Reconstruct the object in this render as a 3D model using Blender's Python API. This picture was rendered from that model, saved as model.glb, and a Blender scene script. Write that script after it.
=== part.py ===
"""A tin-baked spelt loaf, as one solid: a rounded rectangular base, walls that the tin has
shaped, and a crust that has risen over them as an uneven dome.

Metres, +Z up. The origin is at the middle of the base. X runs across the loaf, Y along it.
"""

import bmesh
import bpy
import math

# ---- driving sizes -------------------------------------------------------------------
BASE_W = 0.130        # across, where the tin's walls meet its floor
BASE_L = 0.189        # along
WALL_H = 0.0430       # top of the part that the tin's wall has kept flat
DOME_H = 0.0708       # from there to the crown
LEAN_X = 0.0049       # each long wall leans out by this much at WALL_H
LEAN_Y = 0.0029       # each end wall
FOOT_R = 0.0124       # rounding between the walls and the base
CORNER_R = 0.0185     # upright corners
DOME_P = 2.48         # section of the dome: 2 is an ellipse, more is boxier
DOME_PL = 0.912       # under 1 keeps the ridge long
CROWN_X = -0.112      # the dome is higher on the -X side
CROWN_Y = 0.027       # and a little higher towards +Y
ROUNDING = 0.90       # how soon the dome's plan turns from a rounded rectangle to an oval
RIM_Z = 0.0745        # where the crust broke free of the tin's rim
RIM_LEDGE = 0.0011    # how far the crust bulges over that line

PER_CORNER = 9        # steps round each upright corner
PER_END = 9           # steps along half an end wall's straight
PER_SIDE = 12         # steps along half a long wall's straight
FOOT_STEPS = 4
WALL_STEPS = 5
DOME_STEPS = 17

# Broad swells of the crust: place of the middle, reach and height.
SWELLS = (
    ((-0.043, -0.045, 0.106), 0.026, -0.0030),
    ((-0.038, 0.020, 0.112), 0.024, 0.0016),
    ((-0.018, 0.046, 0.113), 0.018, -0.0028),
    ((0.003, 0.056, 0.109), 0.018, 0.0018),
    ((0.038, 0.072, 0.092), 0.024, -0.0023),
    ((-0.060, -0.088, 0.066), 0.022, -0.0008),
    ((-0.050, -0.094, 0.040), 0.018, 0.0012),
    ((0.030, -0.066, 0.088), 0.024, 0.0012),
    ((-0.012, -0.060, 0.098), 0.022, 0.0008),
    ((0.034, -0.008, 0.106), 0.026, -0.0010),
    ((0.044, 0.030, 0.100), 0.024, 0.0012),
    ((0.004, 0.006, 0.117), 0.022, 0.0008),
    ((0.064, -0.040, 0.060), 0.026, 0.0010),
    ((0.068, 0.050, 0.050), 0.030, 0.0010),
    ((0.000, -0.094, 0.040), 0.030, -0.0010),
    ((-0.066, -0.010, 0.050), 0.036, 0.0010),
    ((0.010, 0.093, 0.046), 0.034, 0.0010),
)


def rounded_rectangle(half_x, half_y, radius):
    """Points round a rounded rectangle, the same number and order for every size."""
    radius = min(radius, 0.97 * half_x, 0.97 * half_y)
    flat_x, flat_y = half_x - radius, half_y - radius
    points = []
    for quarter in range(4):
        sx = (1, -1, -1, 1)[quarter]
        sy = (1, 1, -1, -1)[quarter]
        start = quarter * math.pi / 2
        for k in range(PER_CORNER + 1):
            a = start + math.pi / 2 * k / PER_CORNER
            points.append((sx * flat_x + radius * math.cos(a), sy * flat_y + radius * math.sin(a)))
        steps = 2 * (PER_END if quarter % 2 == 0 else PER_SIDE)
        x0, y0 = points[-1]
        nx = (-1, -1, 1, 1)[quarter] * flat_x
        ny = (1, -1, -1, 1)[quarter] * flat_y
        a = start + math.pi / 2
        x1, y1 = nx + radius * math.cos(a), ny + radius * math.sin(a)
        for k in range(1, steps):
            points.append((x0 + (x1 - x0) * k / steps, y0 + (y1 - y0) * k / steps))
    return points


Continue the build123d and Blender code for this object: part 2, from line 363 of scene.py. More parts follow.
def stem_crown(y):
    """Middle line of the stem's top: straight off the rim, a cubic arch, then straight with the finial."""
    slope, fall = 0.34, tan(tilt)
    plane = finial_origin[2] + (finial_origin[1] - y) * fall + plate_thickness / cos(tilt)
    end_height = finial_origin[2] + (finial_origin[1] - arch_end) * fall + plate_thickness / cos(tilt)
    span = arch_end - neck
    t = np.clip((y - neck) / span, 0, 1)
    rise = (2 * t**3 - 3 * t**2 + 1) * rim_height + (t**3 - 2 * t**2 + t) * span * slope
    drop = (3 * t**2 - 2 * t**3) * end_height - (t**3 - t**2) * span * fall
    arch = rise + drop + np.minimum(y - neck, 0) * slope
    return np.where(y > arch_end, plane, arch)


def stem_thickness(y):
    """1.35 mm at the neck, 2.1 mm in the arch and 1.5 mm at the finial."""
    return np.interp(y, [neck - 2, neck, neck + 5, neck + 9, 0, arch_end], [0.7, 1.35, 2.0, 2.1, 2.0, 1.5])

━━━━

Written problem » Please return the data above exactly as given.

Answer to this problem »
Reconstruct the object in this render as a 3D model using Blender's Python API. This picture was rendered from that model, saved as model.glb, and a Blender scene script. Write that script after it.
=== part.py ===
"""A tin-baked spelt loaf, as one solid: a rounded rectangular base, walls that the tin has
shaped, and a crust that has risen over them as an uneven dome.

Metres, +Z up. The origin is at the middle of the base. X runs across the loaf, Y along it.
"""

import bmesh
import bpy
import math

# ---- driving sizes -------------------------------------------------------------------
BASE_W = 0.130        # across, where the tin's walls meet its floor
BASE_L = 0.189        # along
WALL_H = 0.0430       # top of the part that the tin's wall has kept flat
DOME_H = 0.0708       # from there to the crown
LEAN_X = 0.0049       # each long wall leans out by this much at WALL_H
LEAN_Y = 0.0029       # each end wall
FOOT_R = 0.0124       # rounding between the walls and the base
CORNER_R = 0.0185     # upright corners
DOME_P = 2.48         # section of the dome: 2 is an ellipse, more is boxier
DOME_PL = 0.912       # under 1 keeps the ridge long
CROWN_X = -0.112      # the dome is higher on the -X side
CROWN_Y = 0.027       # and a little higher towards +Y
ROUNDING = 0.90       # how soon the dome's plan turns from a rounded rectangle to an oval
RIM_Z = 0.0745        # where the crust broke free of the tin's rim
RIM_LEDGE = 0.0011    # how far the crust bulges over that line

PER_CORNER = 9        # steps round each upright corner
PER_END = 9           # steps along half an end wall's straight
PER_SIDE = 12         # steps along half a long wall's straight
FOOT_STEPS = 4
WALL_STEPS = 5
DOME_STEPS = 17

# Broad swells of the crust: place of the middle, reach and height.
SWELLS = (
    ((-0.043, -0.045, 0.106), 0.026, -0.0030),
    ((-0.038, 0.020, 0.112), 0.024, 0.0016),
    ((-0.018, 0.046, 0.113), 0.018, -0.0028),
    ((0.003, 0.056, 0.109), 0.018, 0.0018),
    ((0.038, 0.072, 0.092), 0.024, -0.0023),
    ((-0.060, -0.088, 0.066), 0.022, -0.0008),
    ((-0.050, -0.094, 0.040), 0.018, 0.0012),
    ((0.030, -0.066, 0.088), 0.024, 0.0012),
    ((-0.012, -0.060, 0.098), 0.022, 0.0008),
    ((0.034, -0.008, 0.106), 0.026, -0.0010),
    ((0.044, 0.030, 0.100), 0.024, 0.0012),
    ((0.004, 0.006, 0.117), 0.022, 0.0008),
    ((0.064, -0.040, 0.060), 0.026, 0.0010),
    ((0.068, 0.050, 0.050), 0.030, 0.0010),
    ((0.000, -0.094, 0.040), 0.030, -0.0010),
    ((-0.066, -0.010, 0.050), 0.036, 0.0010),
    ((0.010, 0.093, 0.046), 0.034, 0.0010),
)


def rounded_rectangle(half_x, half_y, radius):
    """Points round a rounded rectangle, the same number and order for every size."""
    radius = min(radius, 0.97 * half_x, 0.97 * half_y)
    flat_x, flat_y = half_x - radius, half_y - radius
    points = []
    for quarter in range(4):
        sx = (1, -1, -1, 1)[quarter]
        sy = (1, 1, -1, -1)[quarter]
        start = quarter * math.pi / 2
        for k in range(PER_CORNER + 1):
            a = start + math.pi / 2 * k / PER_CORNER
            points.append((sx * flat_x + radius * math.cos(a), sy * flat_y + radius * math.sin(a)))
        steps = 2 * (PER_END if quarter % 2 == 0 else PER_SIDE)
        x0, y0 = points[-1]
        nx = (-1, -1, 1, 1)[quarter] * flat_x
        ny = (1, -1, -1, 1)[quarter] * flat_y
        a = start + math.pi / 2
        x1, y1 = nx + radius * math.cos(a), ny + radius * math.sin(a)
        for k in range(1, steps):
            points.append((x0 + (x1 - x0) * k / steps, y0 + (y1 - y0) * k / steps))
    return points


Continue the build123d and Blender code for this object: part 2, from line 363 of scene.py. More parts follow.
def stem_crown(y):
    """Middle line of the stem's top: straight off the rim, a cubic arch, then straight with the finial."""
    slope, fall = 0.34, tan(tilt)
    plane = finial_origin[2] + (finial_origin[1] - y) * fall + plate_thickness / cos(tilt)
    end_height = finial_origin[2] + (finial_origin[1] - arch_end) * fall + plate_thickness / cos(tilt)
    span = arch_end - neck
    t = np.clip((y - neck) / span, 0, 1)
    rise = (2 * t**3 - 3 * t**2 + 1) * rim_height + (t**3 - 2 * t**2 + t) * span * slope
    drop = (3 * t**2 - 2 * t**3) * end_height - (t**3 - t**2) * span * fall
    arch = rise + drop + np.minimum(y - neck, 0) * slope
    return np.where(y > arch_end, plane, arch)


def stem_thickness(y):
    """1.35 mm at the neck, 2.1 mm in the arch and 1.5 mm at the finial."""
    return np.interp(y, [neck - 2, neck, neck + 5, neck + 9, 0, arch_end], [0.7, 1.35, 2.0, 2.1, 2.0, 1.5])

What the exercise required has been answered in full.